» TASK DESCRIPTION
Please write out the complete listing that follows, exactly as it reads.

» Parts and joints as JSON

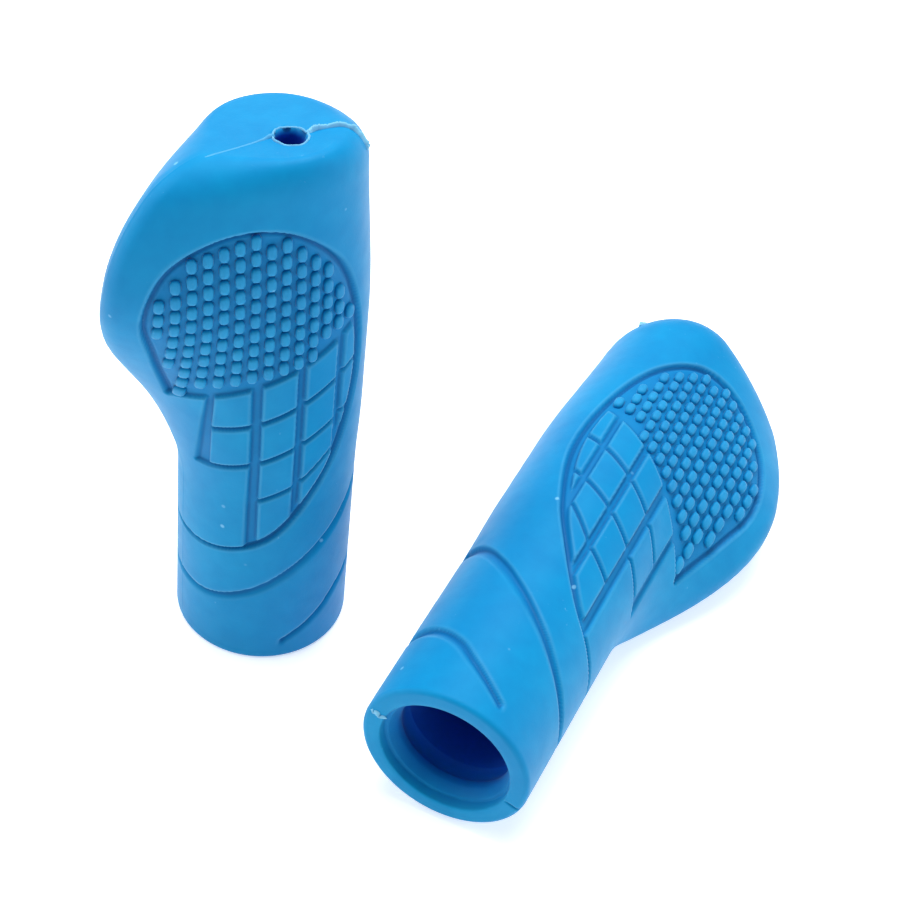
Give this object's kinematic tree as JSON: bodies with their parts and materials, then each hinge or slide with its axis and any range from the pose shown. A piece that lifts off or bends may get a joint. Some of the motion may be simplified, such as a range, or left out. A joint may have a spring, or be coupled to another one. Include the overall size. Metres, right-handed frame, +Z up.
{
  "type": "handlebar grip pair",
  "caption": "Pair of mirrored soft rubber handlebar grips, each a sleeve with a blind bore, a palm wing and a closed cap.",
  "frame": {"origin": "centre of the pair's footprint on the table, at table height", "axes": "+Z up along the standing left grip, from its open mouth to its cap; -Y out of the mouth of the lying right grip"},
  "size_m": [0.1076, 0.119, 0.119],
  "materials": {
    "blue_rubber": "satin moulded rubber with a light haze and mould flash"
  },
  "bodies": {
    "right_grip": {"right_grip": "blue_rubber"},
    "left_grip": {"left_grip": "blue_rubber"}
  },
  "joints": [
    {"name": "left_lift", "type": "slide", "parent": "right_grip", "child": "left_grip", "axis": [0, 0, 1], "range_m": [0, 0.13]}
  ]
}
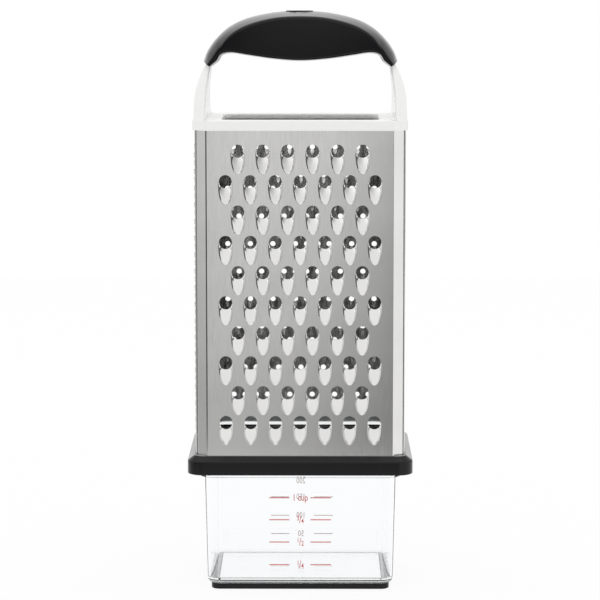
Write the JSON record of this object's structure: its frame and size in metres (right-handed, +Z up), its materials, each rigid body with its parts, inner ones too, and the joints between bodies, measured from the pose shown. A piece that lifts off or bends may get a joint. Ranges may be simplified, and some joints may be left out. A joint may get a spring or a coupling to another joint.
{
  "type": "box grater with measuring container",
  "caption": "Upright four-sided steel grater with an arched carrying handle and soft grip, standing on a clear measuring container that lifts off.",
  "frame": {"origin": "middle of the underside, on the surface that the object stands on", "axes": "+Z up, +X along the wide side towards the slicing side, -Y towards the coarse side that faces the viewer"},
  "size_m": [0.11, 0.0866, 0.2836],
  "materials": {
    "clear_plastic": "clear moulded plastic, glossy",
    "soft_black": "soft moulded rubber, matt",
    "black_plastic": "hard moulded plastic, satin",
    "steel": "stainless sheet, bright satin",
    "white_plastic": "white moulded plastic, light gloss"
  },
  "bodies": {
    "container": {"container": "clear_plastic", "container_foot": "soft_black"},
    "grater": {"base_frame": "black_plastic", "base_skirt": "soft_black", "coarse_panel": "steel", "medium_panel": "steel", "fine_panel": "steel", "slicer_panel": "steel", "handle_frame": "white_plastic", "grip": "soft_black", "grip_inlay": "black_plastic"}
  },
  "joints": [
    {"name": "container_lift_off", "type": "slide", "parent": "container", "child": "grater", "axis": [0, 0, 1], "range_m": [0, 0.06]}
  ]
}
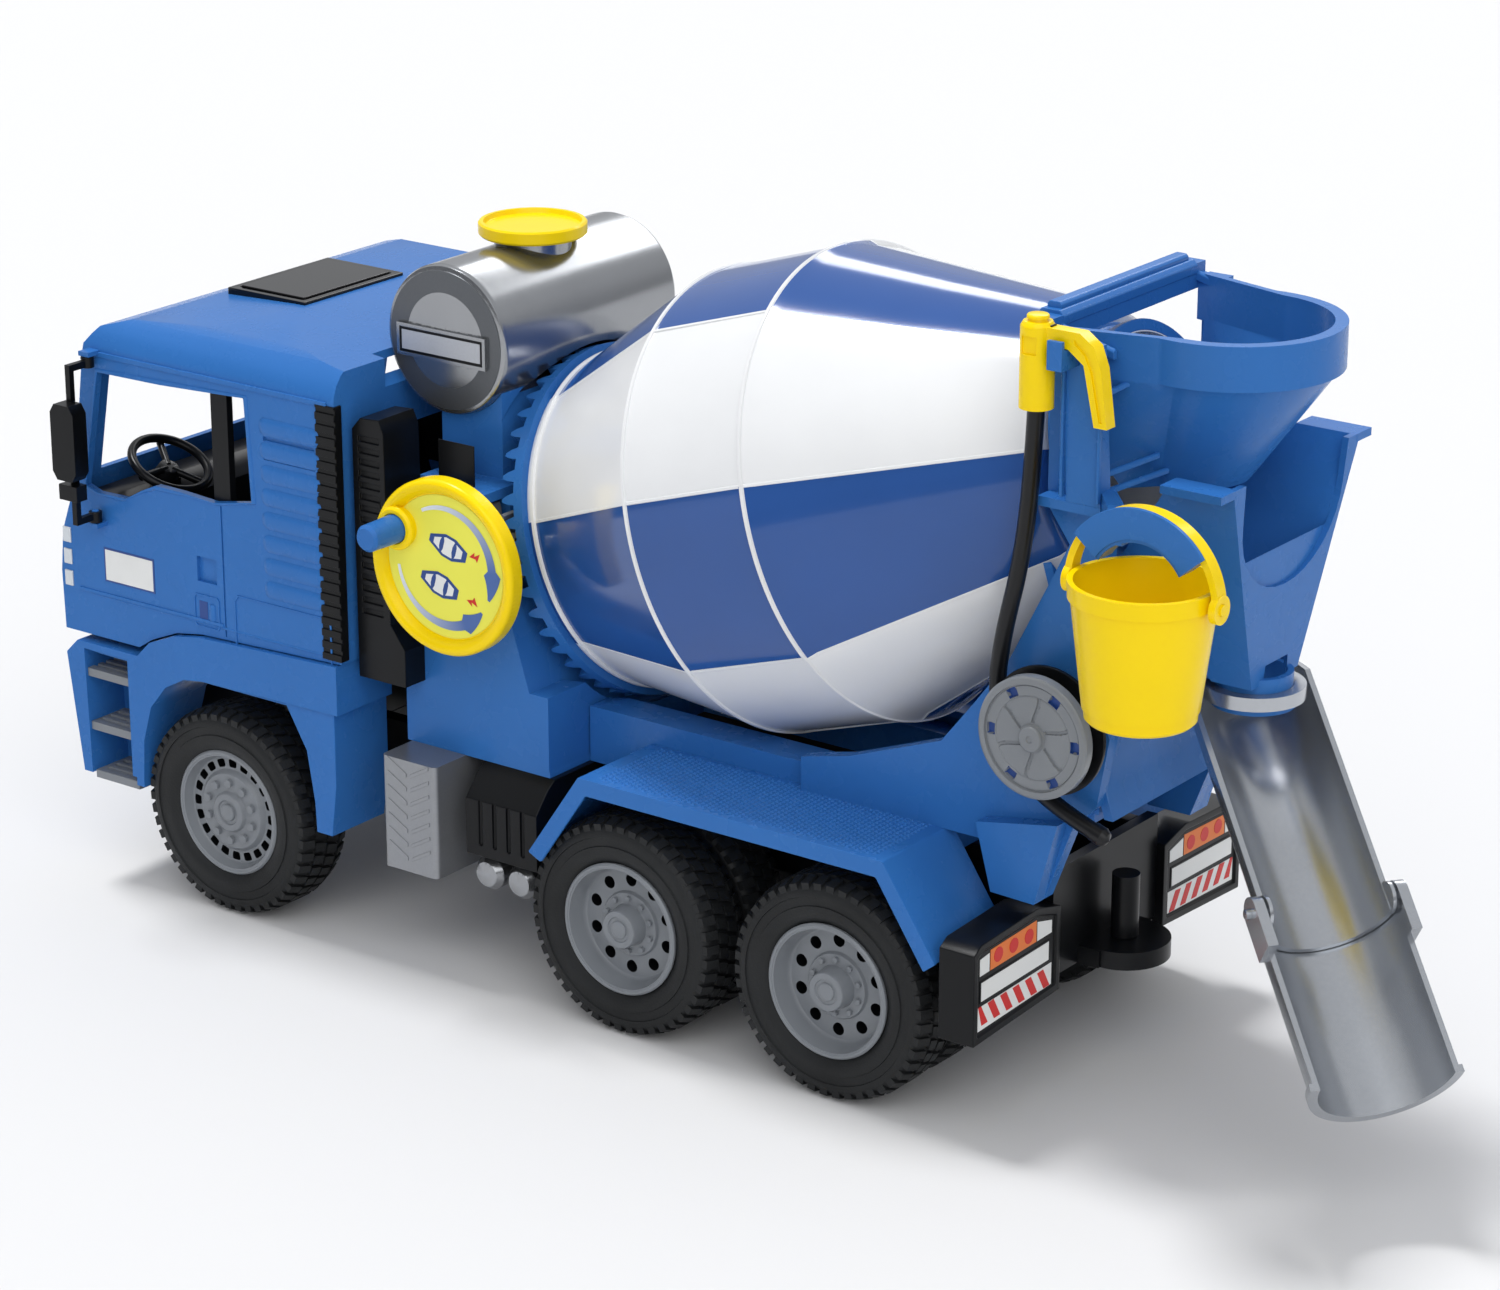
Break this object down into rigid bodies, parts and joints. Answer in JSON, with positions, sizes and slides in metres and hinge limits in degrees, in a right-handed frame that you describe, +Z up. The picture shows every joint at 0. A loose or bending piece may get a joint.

» THE REPLY
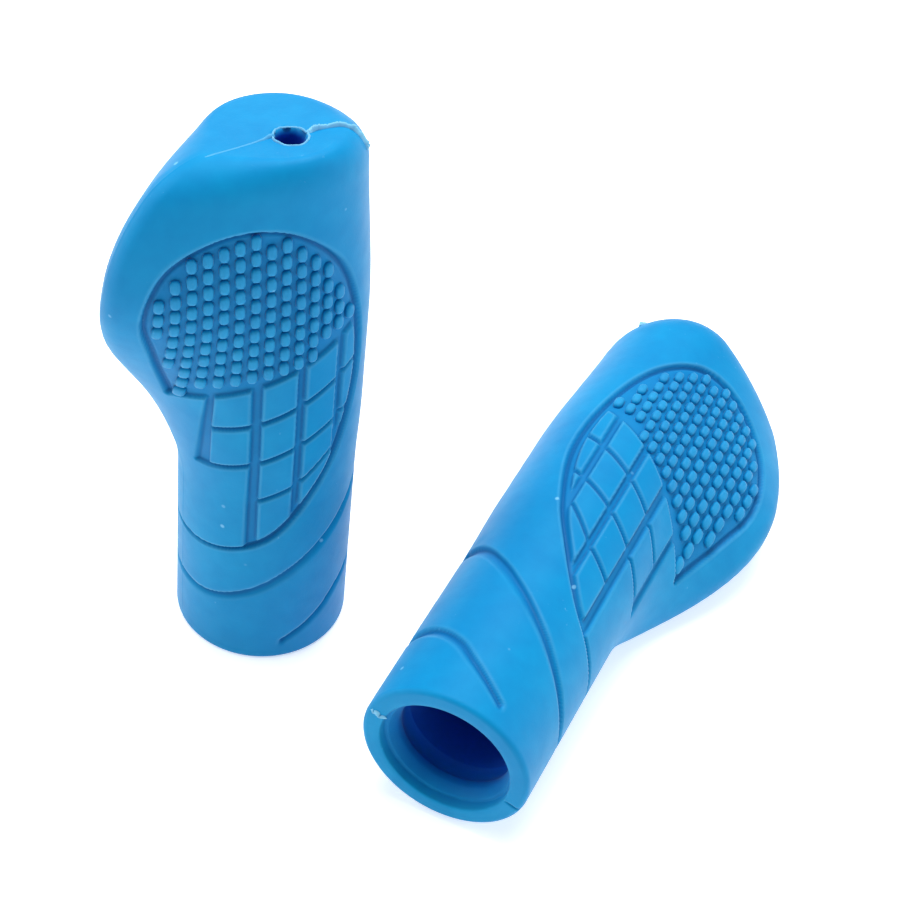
Give this object's kinematic tree as JSON: bodies with their parts and materials, then each hinge or slide with its axis and any range from the pose shown. A piece that lifts off or bends may get a joint. Some of the motion may be simplified, such as a range, or left out. A joint may have a spring, or be coupled to another one. Include the overall size. Metres, right-handed frame, +Z up.
{
  "type": "handlebar grip pair",
  "caption": "Pair of mirrored soft rubber handlebar grips, each a sleeve with a blind bore, a palm wing and a closed cap.",
  "frame": {"origin": "centre of the pair's footprint on the table, at table height", "axes": "+Z up along the standing left grip, from its open mouth to its cap; -Y out of the mouth of the lying right grip"},
  "size_m": [0.1076, 0.119, 0.119],
  "materials": {
    "blue_rubber": "satin moulded rubber with a light haze and mould flash"
  },
  "bodies": {
    "right_grip": {"right_grip": "blue_rubber"},
    "left_grip": {"left_grip": "blue_rubber"}
  },
  "joints": [
    {"name": "left_lift", "type": "slide", "parent": "right_grip", "child": "left_grip", "axis": [0, 0, 1], "range_m": [0, 0.13]}
  ]
}
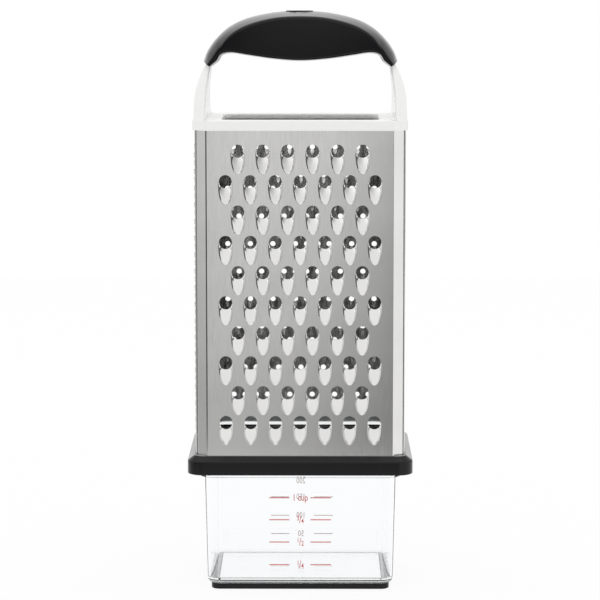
Write the JSON record of this object's structure: its frame and size in metres (right-handed, +Z up), its materials, each rigid body with its parts, inner ones too, and the joints between bodies, measured from the pose shown. A piece that lifts off or bends may get a joint. Ranges may be simplified, and some joints may be left out. A joint may get a spring or a coupling to another joint.
{
  "type": "box grater with measuring container",
  "caption": "Upright four-sided steel grater with an arched carrying handle and soft grip, standing on a clear measuring container that lifts off.",
  "frame": {"origin": "middle of the underside, on the surface that the object stands on", "axes": "+Z up, +X along the wide side towards the slicing side, -Y towards the coarse side that faces the viewer"},
  "size_m": [0.11, 0.0866, 0.2836],
  "materials": {
    "clear_plastic": "clear moulded plastic, glossy",
    "soft_black": "soft moulded rubber, matt",
    "black_plastic": "hard moulded plastic, satin",
    "steel": "stainless sheet, bright satin",
    "white_plastic": "white moulded plastic, light gloss"
  },
  "bodies": {
    "container": {"container": "clear_plastic", "container_foot": "soft_black"},
    "grater": {"base_frame": "black_plastic", "base_skirt": "soft_black", "coarse_panel": "steel", "medium_panel": "steel", "fine_panel": "steel", "slicer_panel": "steel", "handle_frame": "white_plastic", "grip": "soft_black", "grip_inlay": "black_plastic"}
  },
  "joints": [
    {"name": "container_lift_off", "type": "slide", "parent": "container", "child": "grater", "axis": [0, 0, 1], "range_m": [0, 0.06]}
  ]
}
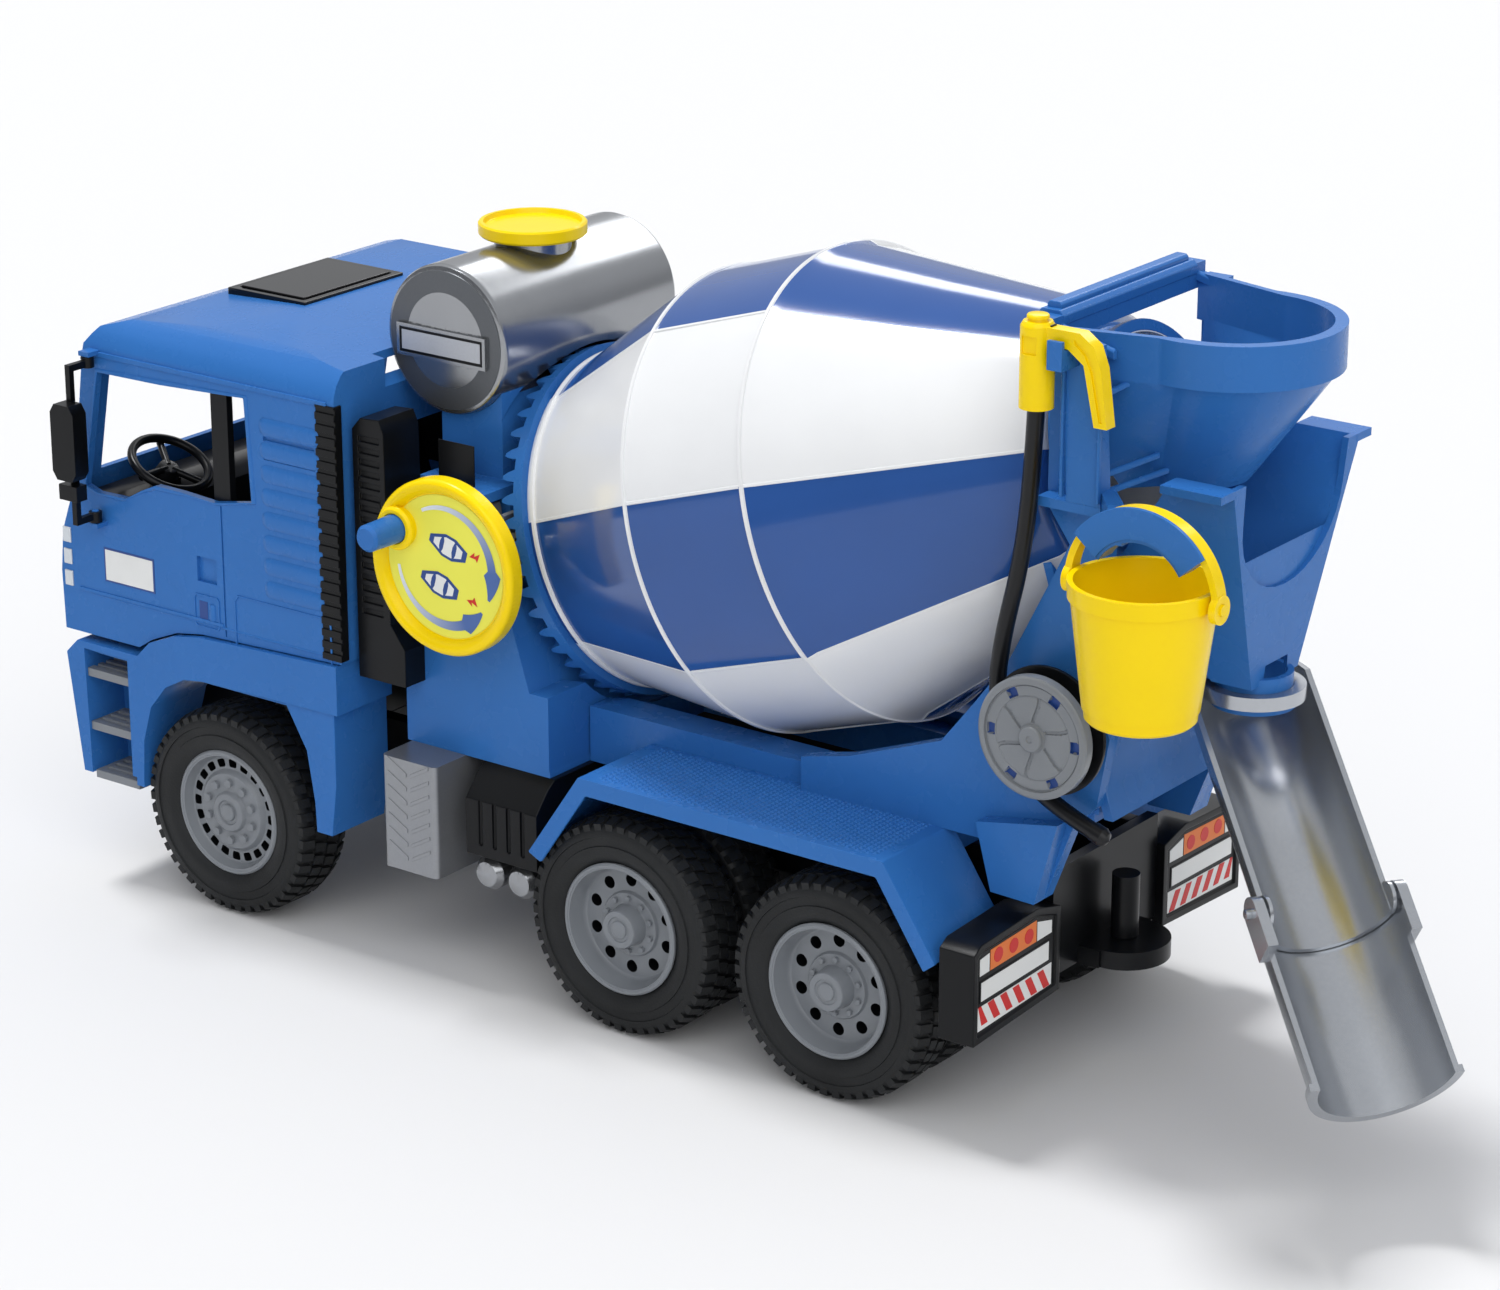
Break this object down into rigid bodies, parts and joints. Answer in JSON, with positions, sizes and slides in metres and hinge limits in degrees, in a right-handed frame that you describe, +Z up. The picture shows every joint at 0. A loose or bending piece may get a joint.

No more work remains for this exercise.